Portuguese diplomats say the invitations will go out on Oct. 30.

The leaders of Sweden and Finland told Reuters yesterday that Mugabe should be excluded from the summit, but left open whether they would join Britain in boycotting the gathering.

''GREAT OPPORTUNITY'' Danish Prime Minister Anders Fogh Rasmussen said he had not decided whether to attend the summit if Mugabe came, but added that serious discussion of Zimbabwe and human rights was a precondition for his attendance.

All three countries, which pride themselves on active human rights advocacy around the world, said the summit was crucial and that they wanted it to take place.

Spanish Prime Minister Jose Luis Zapatero said on Friday that the summit was crucial for his country.

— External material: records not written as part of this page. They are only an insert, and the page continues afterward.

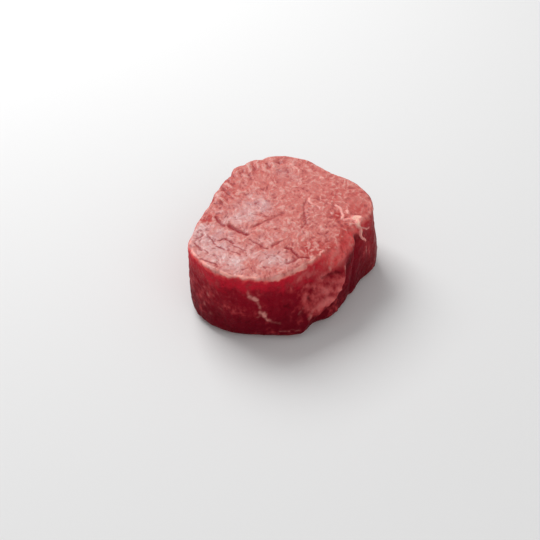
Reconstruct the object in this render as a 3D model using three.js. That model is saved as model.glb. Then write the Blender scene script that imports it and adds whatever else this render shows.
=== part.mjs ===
// A thick raw rump steak: one piece of lean beef cut across the grain, lying on its lower cut face.
// Millimetres, +Z up, +Y towards the narrow end, origin under the middle of the steak.
// The steak is a box of small squares whose points are moved out to the meat's surface: the upper cut face
// with its creases, the rounded rim, the slumped wall with its folds, and the flat lower cut face.

import * as THREE from "three";
import { mergeVertices } from "three/addons/utils/BufferGeometryUtils.js";

// Driving sizes, in millimetres
const THICKNESS = 36.5;
const BASE_ROUND = 4.5; // radius of the edge that the steak rests on

// Outline of the upper cut face as radii from the middle, every 15 degrees anticlockwise from +X
const CUT_FACE_RADII = [
  43.1, 45.5, 45.7, 44.9, 45.2, 49.1, 51.3, 50.5, 47.8, 41.4, 39.6, 38.0, 40.0, 45.4, 52.0, 53.0, 51.6, 49.6,
  43.8, 38.0, 36.2, 37.0, 37.8, 39.4,
];
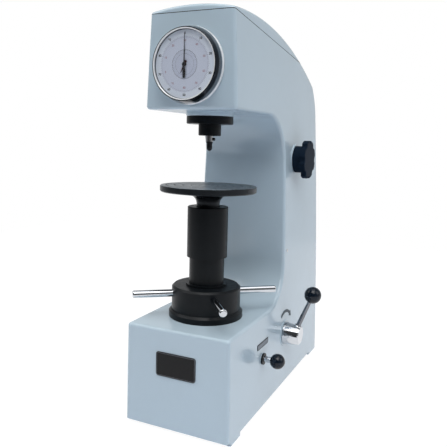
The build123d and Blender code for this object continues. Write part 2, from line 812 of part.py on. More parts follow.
def make_indenter():
    """Cone indenter with its shank."""
    cone_base = indenter_tip_z + indenter_cone_height
    outline = [
        Line((0, indenter_tip_z), (indenter_point_radius, indenter_tip_z)),
        SagittaArc((indenter_point_radius, indenter_tip_z), (indenter_radius, cone_base),
                   -indenter_nose_bulge),
        Polyline((indenter_radius, cone_base),
                 (indenter_radius, holder_bottom_z - indenter_collar_height),
                 (indenter_collar_radius, holder_bottom_z - indenter_collar_height),
                 (indenter_collar_radius, holder_bottom_z),
                 (indenter_shank_radius, holder_bottom_z),
                 (indenter_shank_radius, holder_bottom_z + indenter_shank_length),
                 (0, holder_bottom_z + indenter_shank_length), (0, indenter_tip_z)),
    ]
    section = Plane(origin=(0, axis_y, 0), x_dir=(1, 0, 0), z_dir=(0, -1, 0)) * make_face(outline)
    return revolve(section, Axis((0, axis_y, 0), (0, 0, 1)), 360)


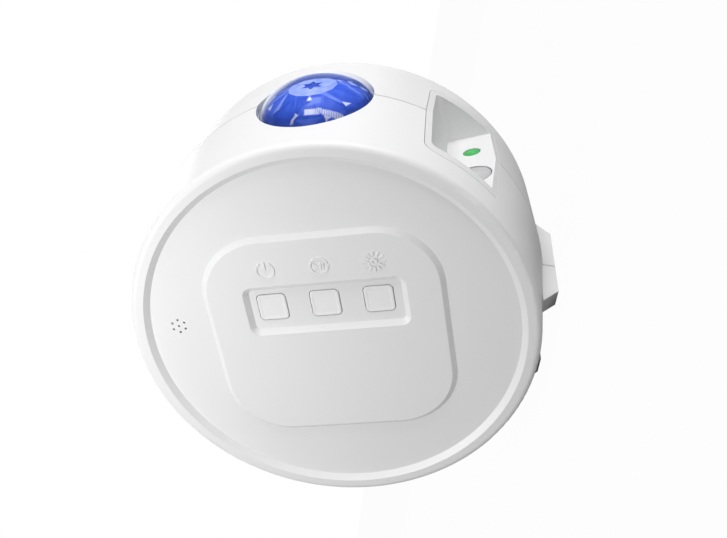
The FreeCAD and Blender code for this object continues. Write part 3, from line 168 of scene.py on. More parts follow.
# %% One finish
class Finish(Nodes):
    def __init__(self, name):
        self.material = bpy.data.materials.new(name)
        self.material.use_nodes = True
        super().__init__(self.material.node_tree)
        self.place = self.node("ShaderNodeTexCoord", output="Object")

    def blend(self, factor, low, high):
        """One colour where the factor is 0, the other where it is 1."""
        low, high = [(*colour, 1.0) if isinstance(colour, tuple) else colour for colour in (low, high)]
        sockets = {0: factor, 6: low, 7: high}
        return self.node("ShaderNodeMix", {"data_type": "RGBA"}, output=2, numbered=sockets)

    def noise(self, scale, detail=2.0, rough=0.5):
        return self.node("ShaderNodeTexNoise", Vector=self.place, Scale=scale, Detail=detail,
                         Roughness=rough)

    def bump(self, height, strength, distance):
        return self.node("ShaderNodeBump", Height=height, Strength=strength, Distance=distance)

    def room(self):
        """The three Object coordinates, in millimetres."""
        parts = [self.node("ShaderNodeSeparateXYZ", output=axis, Vector=self.place) for axis in range(3)]
        return [part * per_metre for part in parts]

    def drum(self):
        """The same point in the drum's frame: across the face, towards the dome, out of the face."""
        x, y, z = self.room()
        x = x - drum_middle.x * per_metre
        z = z - drum_middle.z * per_metre
        return x * across.x + z * across.z, x * beam.x + z * beam.z, y * -1.0

    def bay(self):
        """The same point in the frame of the laser bay."""
        x, y, z = self.drum()
        cosine, sine = math.cos(bay_turn), math.sin(bay_turn)
        return x * cosine + y * sine, y * cosine - x * sine, z

    def shade(self, **inputs):
        """Ends the finish with one shader and gives the material."""
        self.node("ShaderNodeOutputMaterial", Surface=self.node("ShaderNodeBsdfPrincipled", **inputs))
        return self.material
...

''This summit is a great opportunity to deepen and go forward so that in the whole EU ... we look at the issue of migration with Africa as an essential, crucial issue for our well-being,'' he told a news conference in Lisbon.

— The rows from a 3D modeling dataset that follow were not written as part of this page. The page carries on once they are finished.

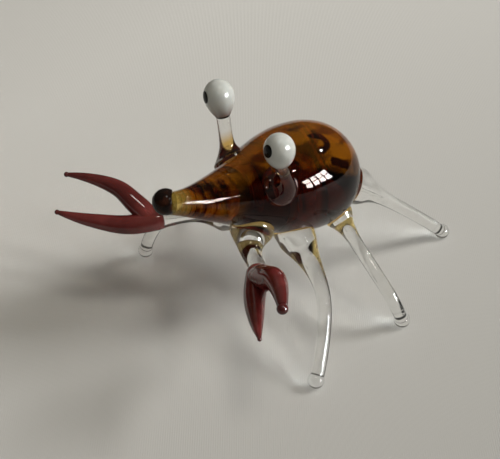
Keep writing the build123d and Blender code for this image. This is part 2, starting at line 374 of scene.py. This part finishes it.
# The loops and dashes of the thread, measured from the ball's centre.
threads = [smooth_line(turns, count=48) for turns in (
    [(1.3, -4.7, 12.0), (3.1, -2.0, 12.5), (4.9, 0.4, 12.1), (6.3, 0.1, 11.4), (6.9, -2.0, 10.9),
     (6.1, -4.8, 10.4), (4.6, -6.5, 10.2)],
    [(6.5, -6.5, 9.2), (7.4, -7.4, 7.7), (8.1, -8.0, 6.2)],
    [(9.4, -0.8, 9.0), (10.1, 0.9, 8.1), (10.7, 2.5, 6.9)],
    [(8.6, -4.7, 8.5), (9.2, -4.4, 8.1), (9.6, -4.0, 7.8)])]


def thread_share(points):
    """The dark thread that was wound into the ball: full inside its radius, then a quick fade."""
    near = [np.linalg.norm(points[:, None] - ball_centre - thread, axis=2).min(1)
            for thread in threads]
    return np.clip(1 + (thread_radius - np.min(near, axis=0)) / thread_fade, 0, 1)


# The drop's rings are turned round an upright line, and each is then laid on the sagging middle.
stations, drop_radii = outline[1:].T
drop_rings = rings_round(np.stack([0 * stations, 0 * stations, stations], 1), drop_radii, 240)
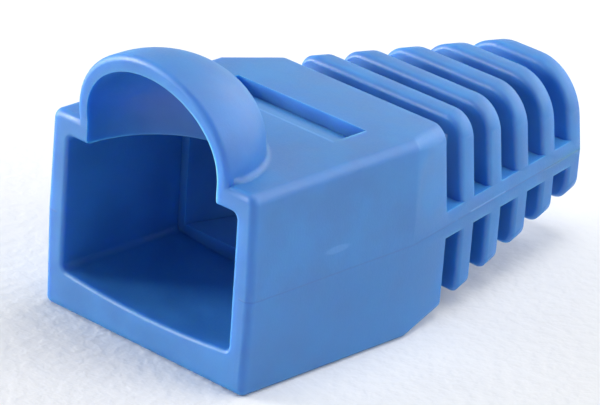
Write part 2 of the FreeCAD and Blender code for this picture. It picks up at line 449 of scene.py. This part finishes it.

Zapatero said he wanted the summit to facilitate the repatriation of illegal African migrants to their homes.

Critics accuse Mugabe, 83, of rigging elections, human rights abuses and presiding over the collapse of Zimbabwe's economy, now marked by the world's highest inflation rate of about 8,000 per cent and joblessness of about 80 per cent.

Mugabe blames Western powers for the economic crisis and accuses them, and former colonial ruler Britain in particular, of plotting with the opposition to oust him. African leaders see him as an elderly hero of the anti-colonial struggle.

Mugabe is subject to an EU travel ban but it can be suspended for the Lisbon summit.

Czech Deputy Prime Minister for European Affairs Alexandr Vondra told reporters last week that his country was also considering boycotting the meeting if Mugabe attends it.

The 27-member EU is Africa's largest trading partner with trade totalling more than 200 billion euros (285 billion dollars) last year. But China leapt into third place with trade worth 43 billion euros and has stepped up its aid and investments.